As we read this next parable we might think the word ‘hid’ is not right, and we are perhaps inclined to change it to the word ‘mixed’ in what seems to us a more technically correct rendering, but Christ’s use of this word is deliberate and significant, and points to the key lesson of the parable. The leaven either came from fresh leaven, or it came from sourdough left over from a previous batch which already had leaven mixed into it and which was used to start the next batch.
Christ is saying to his generation, ‘You scribes think that because you are born Jews, and because you keep the ceremonial law, that you are God’s children, but it isn’t like that. There is an inner secret event. Real conversion is inside of you. Like leaven working in a lump of dough, it works from within because it has been mixed carefully through every part. How graphically Christ put it! The leaven affects all the dough, and the work of God in individual human life is like that. When the gospel is received by faith, it is hidden in the heart, and it secretly starts to change the whole person. The Christian life is not automatic in us, inherent in us. We are not born Christians. We may reach 15, 20, 30, 40, 60 years of age, and it is not there. We are spiritually dead still. It has to be placed there. We have to hear the preaching of the gospel or read Scripture, or hear the witness of a Christian friend. We have to respond to what we hear The woman had to put the leaven there in the dough, else it would never have been leavened. The hard part is sometimes a battle with our own hearts when one part of us says, I want to be changed, and the other part says, leave me alone.
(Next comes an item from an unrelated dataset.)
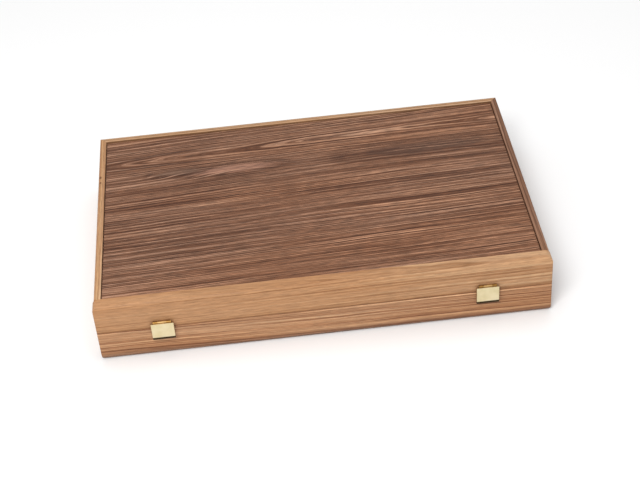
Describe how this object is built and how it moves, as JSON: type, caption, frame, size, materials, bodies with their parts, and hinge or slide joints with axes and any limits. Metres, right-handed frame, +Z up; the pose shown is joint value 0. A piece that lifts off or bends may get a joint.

You scribes have not asked for light from heaven; spiritual life is not there in you. They imagined they could advance by giving greater attention to their religious practices, but you don’t make yourselves Christians by any ritual or ceremony. We have to be changed from the inside out.
The leaven was hidden in the lump and the gospel is hidden in an individual life. That does not mean that no one can ever tell if it is there or not. The whole point of the parable is to give us a picture of transformation by a hidden agent, and as the leaven causes the whole dough to rise, so too the gospel steadily transforms a life. As you look at that person soon after they have trusted in Christ, you may see no visible change on the outside, but there is a powerful new agent at work within them which does not leave any part of life unaffected.
How different this is to the nominal believer whose religion is all on the outside for public viewing. How different also it is from the expectation of man that when Christ came he would come as an all-powerful conquering king, subduing all before him by virtue of his majesty. He will indeed come like this at the end, but now the gospel works in a much more secret and hidden way, gently and by spiritual influence and understanding the privacy of individual hearts. This again is not what the world expects. But because it is so, we need to be ready to listen to the gentlest reproof from God, and align ourselves with the still small voice of the Spirit.
That leaven had to go through the whole lump. Conversion is not just a partial change, so that one person can say, ‘I have got a new mind. What did you get?’ No, all is changed. Before we invented excuses whenever we were in trouble, now there is a new honesty. We were ready to indulge in sinful pleasures, now we keep far away from those things because we know they lead to death. Our whole mind is changed, but so too are our will and our affections. How does this happen? God works within us and gives us a new nature. We have new tastes, new desires, new motives that we never had before. And the gospel which is within us goes on changing the life as new areas of our being and behaviour are affected by it. As we sit under the ministry of the word and read Scripture and meditate on it, we examine every aspect of our lives and we bow to the Lordship of Christ when we are challenged. What a picture of power!
But it is also a picture of the progress of the gospel throughout the history of the world. This does not imply that that whole world will be converted. The Scripture is very clear that that will not happen. ‘Broad is the way, that leadeth to destruction, and many there be which go in thereat: 14 Because strait is the gate, and narrow is the way, which leadeth unto life, and few there be that find it’ (Matthew 7:13-14). And yet the gospel must be preached to all the world. ‘And I saw another angel fly in the midst of heaven, having the everlasting gospel to preach unto them that dwell on the earth, and to every nation, and kindred, and tongue, and people’ (Revelation 14:6). It is in this sense that the gospel affects the whole world. We know that the progress of the gospel is gradual in that respect. First Judea, then Samaria, then through the missionary work of the apostle Paul into Gentile territory, and through the witness of the churches throughout gospel age, to every nation. Out of the nations God will call his elect, but only through the instrumentality of his people, telling others what they have come to know by grace alone. Let the churches endeavour to make known the gospel in every corner of the world.